14/01/2010

A agonia do SUS


O SISTEMA Único de Saúde e as suas mazelas estão nas manchetes como nunca antes em sua curta história neste país. As filas, as mortes, as carências, os choros, as greves. Mas em nenhuma das manchetes seus grandes feitos são realçados: os milhões de procedimentos, desde os mais simples até os mais especializados, nada chega ao conhecimento da imensa legião de usuários e adeptos e que fazem a inveja de praticamente todos os países do mundo.
Para um país marcado pela ação patrimonialista, pelo autoritarismo, pela concentração de renda e pelo uso da doença como forma de enriquecimento, foi muita ousadia a aprovação de uma proposta política universal, integral, democrática e humanista.
Com subfinanciamento crônico, deflagrou-se um dos mais violentos ataques jamais praticados contra aquela que consideramos a maior conquista da história recente do povo brasileiro. O SUS foi colocado à disposição dos grupos hegemônicos políticos e econômicos, que se apoderaram da sua gestão e dos seus destinos, promovendo um saque sem precedentes. Nomeações clientelistas e oportunistas fizeram o trabalho. Desmontaram o que havia de rede pública e de componentes estratégicos da atenção primária e especializada.
Num segundo momento, promoveram um processo de privatização jamais visto no Estado brasileiro, por meio da sistemática compra de serviços, concomitante à desestruturação do setor público.
Em seguida, avançaram na privatização também da gestão do trabalho, por meio dos processos de terceirização de trabalhadores em todos os níveis de formação e qualificação. Mas os inimigos do SUS não estavam satisfeitos. Partiram para o último, definitivo e mortal golpe: o processo de privatização da gerência dos serviços que compõem o patrimônio público, sob a alcunha de “parceria” e “colaboração” com o setor privado.
Sempre tivemos claro que uma proposta abrangente, transformadora, ambiciosa e democrática como o SUS só seria viabilizada se ele fosse predominantemente público, por meio de um financiamento adequado, com a prioridade absoluta para a promoção da saúde, com carreira única, gestão profissionalizada e, por fim, democrática por excelência, conceitos que fazem parte do seu arcabouço jurídico.

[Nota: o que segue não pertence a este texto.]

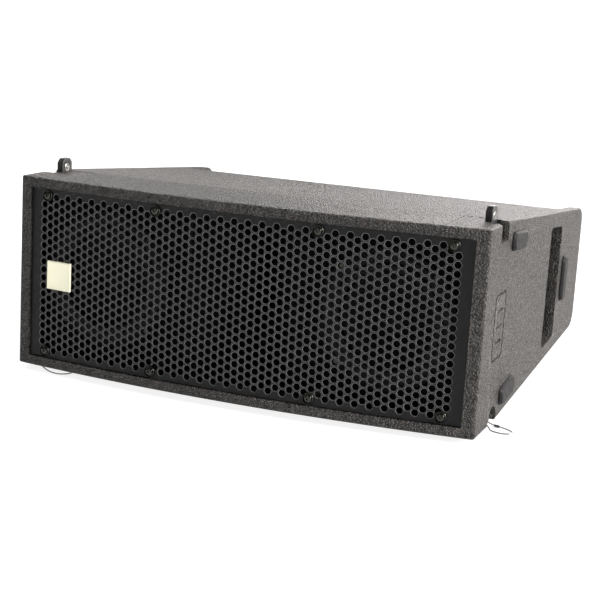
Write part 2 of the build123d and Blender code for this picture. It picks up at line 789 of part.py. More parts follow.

Os adversários do SUS fizeram tudo exatamente ao contrário. Daí os graves problemas que o sistema enfrenta e que são utilizados como argumentos para o golpe definitivo.
Vivemos, em consequência de tudo isso, uma grande crise de financiamento, modelo de atenção, relação público-privada, gestão do sistema e de trabalho e controle social, tendo como crise maior e de sustentação geral a de impunidade.
O discurso do momento é a necessidade de flexibilizar e tornar mais eficiente e moderna a gestão. E isso só seria possível com a realização de “parcerias” e “colaborações” com o setor privado. Nunca havíamos visto tantos editoriais, entrevistas e discursos nem tanta gente, inclusive alguns que fizeram a reforma sanitária, defendendo com tanta veemência as “parcerias”, as “colaborações” e a “modernização do SUS”.
À revelia da lei, entregam de maneira criminosa a grupos privados o sistema em toda a sua estrutura, num processo que, além de burlar a Constituição Federal, institucionaliza, aperfeiçoa e aprofunda a privatização do Estado brasileiro naquilo que há de mais sagrado: a vida das pessoas.
O Conselho Nacional de Saúde cumpre o seu papel de defesa do SUS e da população brasileira e apresenta ao governo e ao Legislativo as propostas: regulamentação da emenda constitucional 29; regulamentação do parágrafo 8º do artigo 37 da Constituição, que trata da autonomia administrativa e financeira dos serviços; regulamentação do inciso V do artigo 37 da Constituição, que trata da profissionalização da gestão; flexibilização da Lei de Responsabilidade Fiscal para a saúde; criação da carreira única da saúde com responsabilidade tripartite; gestão participativa, humanizada e democrática; serviço civil em saúde durante dois anos para todos os profissionais graduados na área; um projeto nacional de cooperação das três esferas para estruturar as redes de atenção primária e de serviços especializados nos municípios em todo o país.
Essas são propostas que têm sintonia com os princípios do SUS e que, se implementadas, podem fortalecê-lo e consolidá-lo plenamente.
FRANCISCO BATISTA JÚNIOR, farmacêutico, pós-graduado em farmácia pela UFRN (Universidade Federal do Rio Grande do Norte), é presidente do Conselho Nacional de Saúde e servidor do hospital Giselda Trigueiro, da rede do Sistema Único de Saúde do Rio Grande do Norte.